Most likely you do not need to do anything
In-combat healing is rarely an effective use of resources, usually it is better to focus on hurting the enemy. In most encounters no PC goes down, and the higher your level the most likely it is that a character is "taken out" not because of lack of HP, but by being stunned, paralyzed or dominated.
So if the GM compensates for the 1/5 decrease of party power by weakening the enemy similarly (as he should), you will find most encounters no more challenging than before.
What you can do
Skills and skill feats
Hopefully someone already has Medicine at expert level, with Assurance, Continual Recovery and Ward Medic. These provide much cheaper out-of-combat healing than spell slots.
Of course if that someone was the Cleric, someone else needs to retrain into these.
If you want to use Medicine in combat, you can also take Battle Medicine.
Natural Medicine might look tempting if you have a high proficiency in Nature, but as shown above, you need skill feats to be effective, and for those you actually need Medicine at least on expert.
Consumables
These cost money, and are even less action efficient than spells.
A Moderate Elixir of Life costs 150 gp (9.4% of the total expected wealth of a 9th level character), takes 2 actions to use (1 to retrieve, 1 to drink) and heals 5d6+12, which is barely more than the expected damage output of a 9th level monster in a round.
With the same 2 actions, the Wizard could cast a 5th level Fireball, or the others could attack twice, potentially reducing the enemy damage output (by killing the enemy).
You could buy less expensive potions, but than the effect per action decreases further.
For the same price you can buy a 5th level Heal scroll, that heals a respectable 5d8+40, but only the Champion can you need a multiclass to cast it, and takes the entire turn (1 action to retrieve, 2 to cast)
Permanent items
The Pearly White Spindle (Aeon Stone) is uncommon, but can provide 1440 HP healing during the day. More importantly, it heals you during the 10 minutes you Treat Wounds (or is done to you), and it tops you off during the looting if only a few HP are missing.
Many people like the Healer's Gloves, I never understood why. 2d6+7 HP is not much for 80 gp, and the +1 for Medicine checks is meaningless for Treat Wound if you use Assurance, which you should. It can be useful if you cannot use Assurance1, like treating bleed damage, but that is rare.
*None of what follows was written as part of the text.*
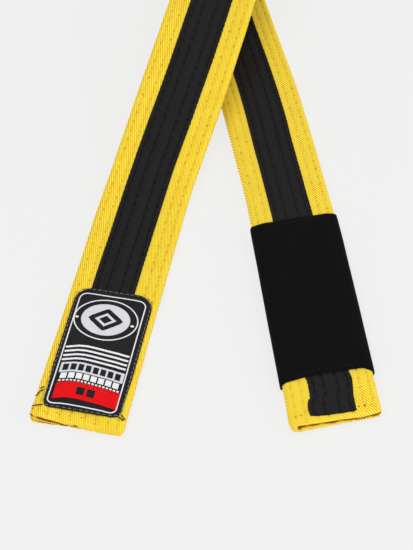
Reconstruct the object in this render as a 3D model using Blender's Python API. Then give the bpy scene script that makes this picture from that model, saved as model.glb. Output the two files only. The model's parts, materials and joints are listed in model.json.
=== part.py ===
"""A child's grading belt for martial arts, folded into a flat bundle with its two tails crossed in front.

The belt is a padded strap: a core of interlining inside a sewn cover, with a stripe along the middle of each
face. One tail carries a rank bar, the other a label with a size tab. Between the tails the strap is folded
back on itself five times. It bends at every fold and at five places along the tails, so each layer of the
strap is divided there, and each stretch between two bends is one rigid body.

Metres, +Z up. The origin is on the table, where the middle lines of the two tails cross. The tails point
towards -Y.
"""

import math

import bmesh
import bpy
from mathutils import Matrix, Vector

# Strap section
BELT_WIDTH = 0.0425
STRIPE_WIDTH = 0.0206
STRIPE_THICKNESS = 0.0004
COVER_DEPTH = 0.0038
COVER_WALL = 0.0007
COVER_EDGE_RADIUS = 0.0012
CLEARANCE = 0.0003
STRAP_THICKNESS = COVER_DEPTH + 2 * (STRIPE_THICKNESS + CLEARANCE)

# Bundle and bends
LAYER_GAP = 0.0005
LAYER_PITCH = STRAP_THICKNESS + LAYER_GAP
LAYER_COUNT = 6
LIFT_AXIS_HEIGHT = STRAP_THICKNESS + 0.0001
FOLD_AXIS_HEIGHT = -LAYER_GAP / 2
CORNER_STEPS = 3

# Rank bar, label and size tab, measured from the tip of the tail that carries them
BAR_START = 0.0262
BAR_LENGTH = 0.0942
BAR_WALL = 0.0008
LABEL_START = 0.0067
LABEL_LENGTH = 0.070
LABEL_WIDTH = 0.037
LABEL_THICKNESS = 0.0005
LABEL_CORNER = 0.005
TAB_START = 0.0104
TAB_LENGTH = 0.0092
TAB_WIDTH = 0.0304
TAB_THICKNESS = 0.0004
BAR_TAIL_STRIPE_STOP = 0.0044
LABEL_TAIL_STRIPE_STOP = 0.012
BAR_TAIL_HEIGHT = BAR_WALL + CLEARANCE + 0.0002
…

Its best use is on characters not investing in Medicine, so they can bring up one fallen PC once per day.
Archetypes
Blessed One gives anyone Lay on Hands, which is nice, but you already have one character with it. Better if you want to heal a lot to one character.
Medic gives bonuses the HP regained via Treat Wounds and Battle Medicine, and more frequent usage of the latter. Better if you want to heal some to more characters.
On level 9 Humans can take the Multitalented feat which gives you a multiclass dedication feat:
Any divine or primal caster can use Heal scrolls (which provide the most HP/gp) with just the Dedication. With Basic Spellcasting you get your own slots, but they are too little too late when it comes to healing.
Pychic provides another Focus Point which the Champion can use to fuel Lay on Hands.
More Focus Points to use for Lay on Hands
The Champion can take the above mentioned Psychic dedication, but beside that there are other feats like Litany Agains Wrath that increase your Focus Point pool. Desperate Prayer lets you use it once more.
Other
"One ounce of prevention is worth a pound of cure".
It is much better if you do not need your healing in the first place. Increase your hit chance (weapon potency runes), your damage per hit (striking and elemental runes), your AC (armor potency runes) and your saves (resilient runes).
A Ring of Resistance (fire) is easily affordable on level 9. A Greater Grim Sandglass costs more, and negative is less common than fire, but I still found it a good investment.
Of course it is not only about damage dealt, received and prevented, as control, buffing and debuffing is equally important.
- Invest in Intimidation, a Frightened enemy is less likely to hit, and more likely to be hit
- Diplomacy + Evangelize will force a flat check on enemy spellcasters if they want to cast spells
- Use flanking and combat maneuvers to your advantage
- technically you could, you would just mostly fail against the DC of level-appropriate enemies
Personal experience
I mostly play PFS, for this reason I cannot know beforehand what classes and builds I will be playing along. My characters need to be self reliant.
So most of my characters have Assurance (Medicine) and Continual Recovery by level 5.
Battle Medicine can reliably heal 2d8+10 by level 6 (Assurance + Expert), which is just 1d8 less than a Healing Potion of the same level, but is rarely used, as the actions are better spent elsewhere.
There are lots of characters with the Heal spell other than Clerics; primal and divine Sorcerers, Summoners and Witches, Oracles etc. Still, I mostly see only Clerics with Healing Font using it, as they cannot spend those slots on something more useful anyway.
I played most games (in PFS) without Clerics, many without anyone with Heal, and some without any kind of healing. There was no correlation between the amount of available healing and difficulty.